By allowing a third grader to wet her pants? Isn’t there a better way to teach needs vs wants? Shouldn’t that be evident?
Annie – my guess is that when you look at the teacher’s lesson plan you will not see an section where it says “Student pees pants.” The idea is for the student to trade the Monopoly money to go the the restroom. The girl made the choice not to go at a severe cost to herself as it turned out, thanks to the office staff and mother. It is possible that her needs and wants changed. She needed the popcorn but only wanted to pee. 😉
You do seem quite disturbed.
Malo, and that two teachers would not understand that treating third graders thusly is wrong, is most disturbing of all.
“It depends what the meaning of the word, “is,” is.”
Karen, When I first got here I would answer all questions, no matter how silly, ludicrous, etc. because I was trying to be helpful. I saw after awhile that was a waste of my time and effort. I sense you are beginning to see you have to pick and choose the questions worthy of a response. Good.
Karen, disagreeing with and disparaging someone’s flawed premise is not the same as calling the person the descriptive term, even if that may indeed be the case.
Annie @ 11:08 was characterizing someone’s statement as “baloney…with some rat droppings …”. That’s not calling someone a name.
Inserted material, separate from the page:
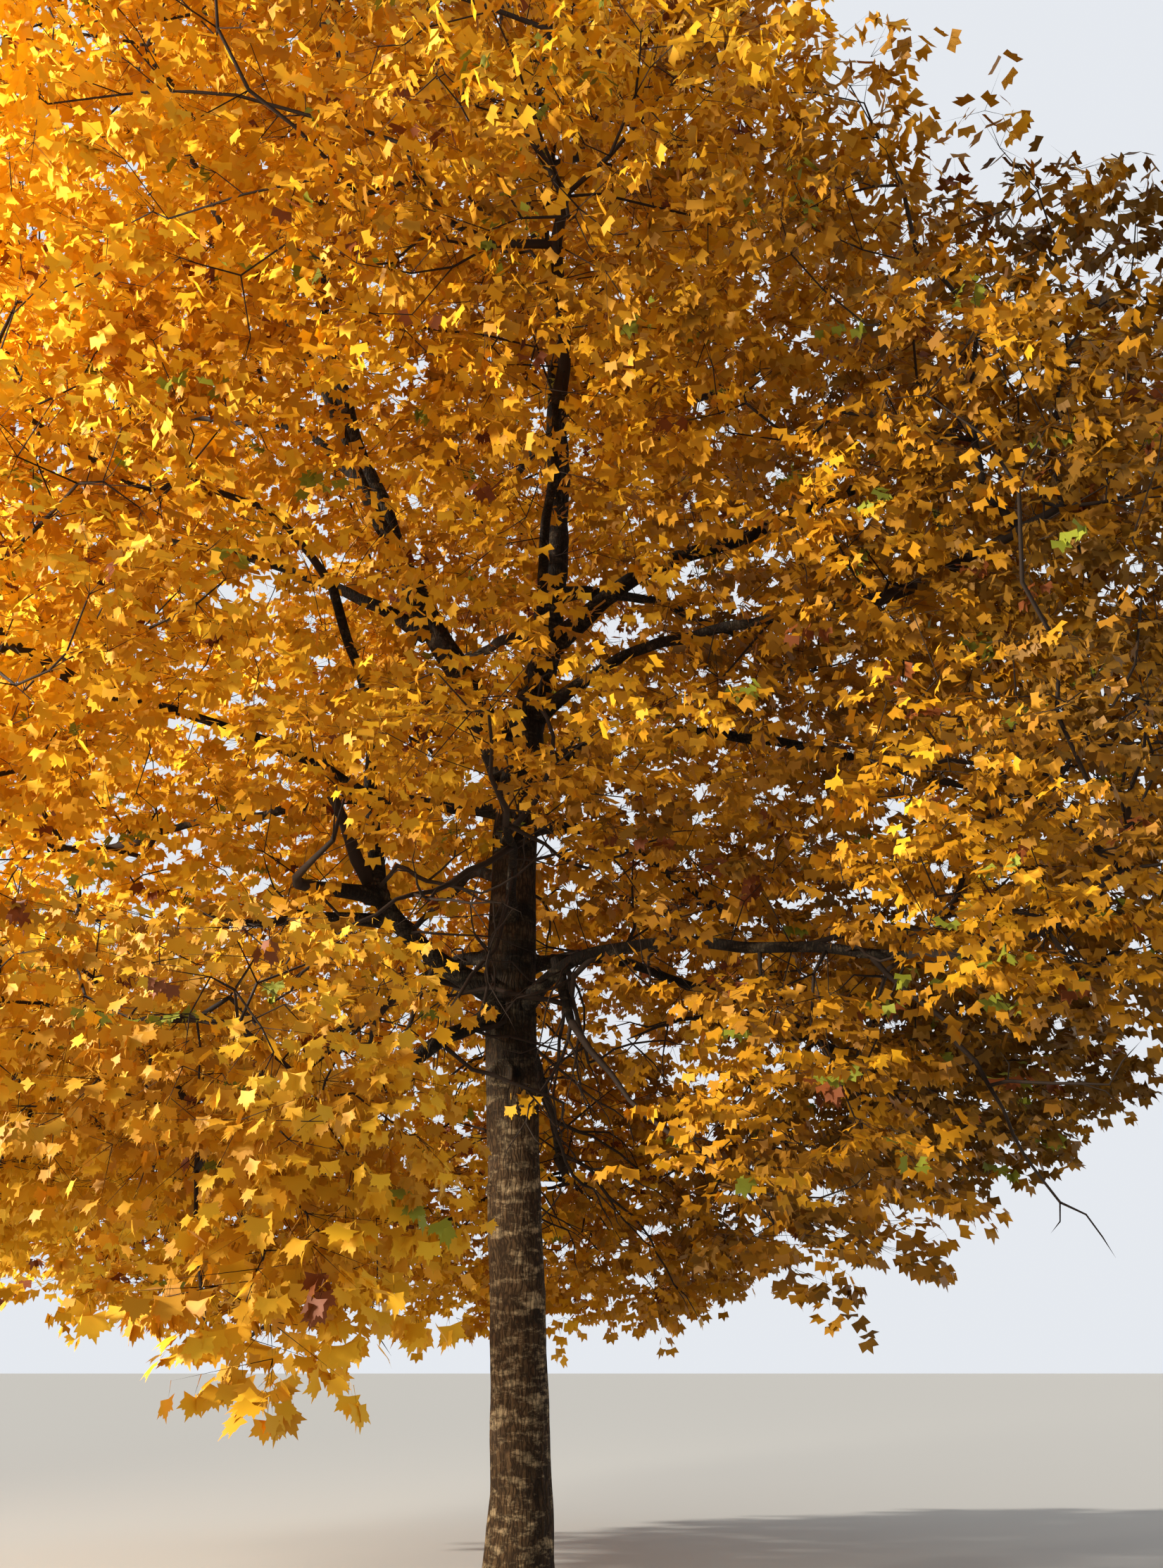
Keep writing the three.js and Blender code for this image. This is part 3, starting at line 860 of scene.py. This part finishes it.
# Leafy shoots at each spray, with their leaves in opposite pairs
shoots = {
    "perSpray": 3,
    "length": (0.2, 0.42),
    "radius": 0.0019,
    "ahead": 0.6,  # pull on along the twig
    "outward": 0.5,  # and away from the trunk
    "outwardFrom": 0.5,  # metres from its middle, nearer than which that fades
    "scatter": 0.6,
    "level": 0.4,  # how nearly level a shoot lies
    "sag": 0.2,
}
leaves = {
    "pairs": (0.42, 0.7, 0.96),  # where along a shoot its pairs sit
    "missing": 0.12,  # share of the leaves that have fallen
    "tipLeaf": 0.4,
    "width": (0.095, 0.148),  # metres
    "widthFrom": (10, 0.62),  # nearer than this many metres they are smaller, to this share
    "closeWidth": (0.055, 0.085),
    "stalk": (0.4, 0.75),  # share of the width
    "tilt": (48, 17),  # degrees below level, middle and spread from shoot to shoot
    "closeTilt": (60, 14),
    "tiltSpread": 17,  # and from leaf to leaf
    "roll": 30,
    "fold": 0.2,
    "droop": 0.26,
    "aside": 0.8,  # how a leaf stands off its shoot to the side
    "ahead": (0.2, 1.2),  # and forwards
    "scatter": 0.22,
    "tipScatter": 0.2,
}

# Half of a leaf: its lobes as degrees from the middle line and reach from the stalk's end, and
# the clefts between them
leafLobes = [(0, 1.0), (47, 0.94), (104, 0.62)]
leafClefts = [(24, 0.58), (77, 0.5)]
# A tooth, and the notch between it and the tip: degrees from the lobe's middle, share of its reach
leafTooth = {"tooth": (15, 0.76), "notch": (7.5, 0.73), "leastReach": 0.7}
leafBase = -0.07
leafStalk = ((-0.018, -0.5, 0.05), (0.018, -0.5, 0.05))


def polar(angle, reach):
    return reach * math.sin(math.radians(angle)), reach * math.cos(math.radians(angle))


def plainOutline():
    # A leaf that is seen from afar: its lowest lobes run straight into the side lobes
    turns = [(-angle, reach) for angle, reach in leafLobes[:0:-1]]
    cleft = leafClefts[0]
    turns += [(-cleft[0], cleft[1]), leafLobes[0], cleft] + leafLobes[1:]
    corners = [(0, leafBase)] + [polar(*turn) for turn in turns]
    return corners, [(0, 2, 1), (0, 3, 2), (0, 5, 3), (3, 5, 4), (0, 6, 5), (0, 7, 6)]


def lobedOutline(toothed):
    # Five lobes on the blade's five-cornered middle, with a tooth at each side of the large ones
    clefts = [(-angle, reach) for angle, reach in leafClefts[::-1]] + leafClefts
    lobes = [(-angle, reach) for angle, reach in leafLobes[:0:-1]] + leafLobes
    corners = [(0, leafBase)] + [polar(*cleft) for cleft in clefts]
    faces = [(0, 2, 1), (0, 3, 2), (0, 4, 3)]
    edges = [(0, 1), (1, 2), (2, 3), (3, 4), (4, 0)]
    for (angle, reach), (left, right) in zip(lobes, edges):
        tip = len(corners)
        corners.append(polar(angle, reach))
        if toothed and reach > leafTooth["leastReach"]:
            for turn, share in (leafTooth["tooth"], leafTooth["notch"]):
                corners += [polar(angle - turn, share * reach), polar(angle + turn, share * reach)]
            toothLeft, toothRight, notchLeft, notchRight = range(tip + 1, tip + 5)
            faces += [(notchLeft, notchRight, tip), (left, notchRight, notchLeft),
                      (left, right, notchRight), (left, notchLeft, toothLeft),
                      (right, toothRight, notchRight)]
        else:
            faces.append((left, right, tip))
    return corners, faces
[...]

Karen, Brava! You are all class.
Paul,
“I asked you for your translation of your name and you did not give it. I am therefore at the mercy of my Spanish translator.”
Only the surname is Spanish. Try harder, there are lots of mixed bloods out there that carry the history of both ancestors.
“BTW, you have reposted my post several times. I do not understand the purpose.”
Because it encapsulates the narrow mind of “little l’s” so well.
“What I said is economically correct.”
Not for a third-grader, and there’s the rub.
One of my comments just got flushed down the WordPress Vortex of Doom. (Darren, that phrase is forever stuck in my head.)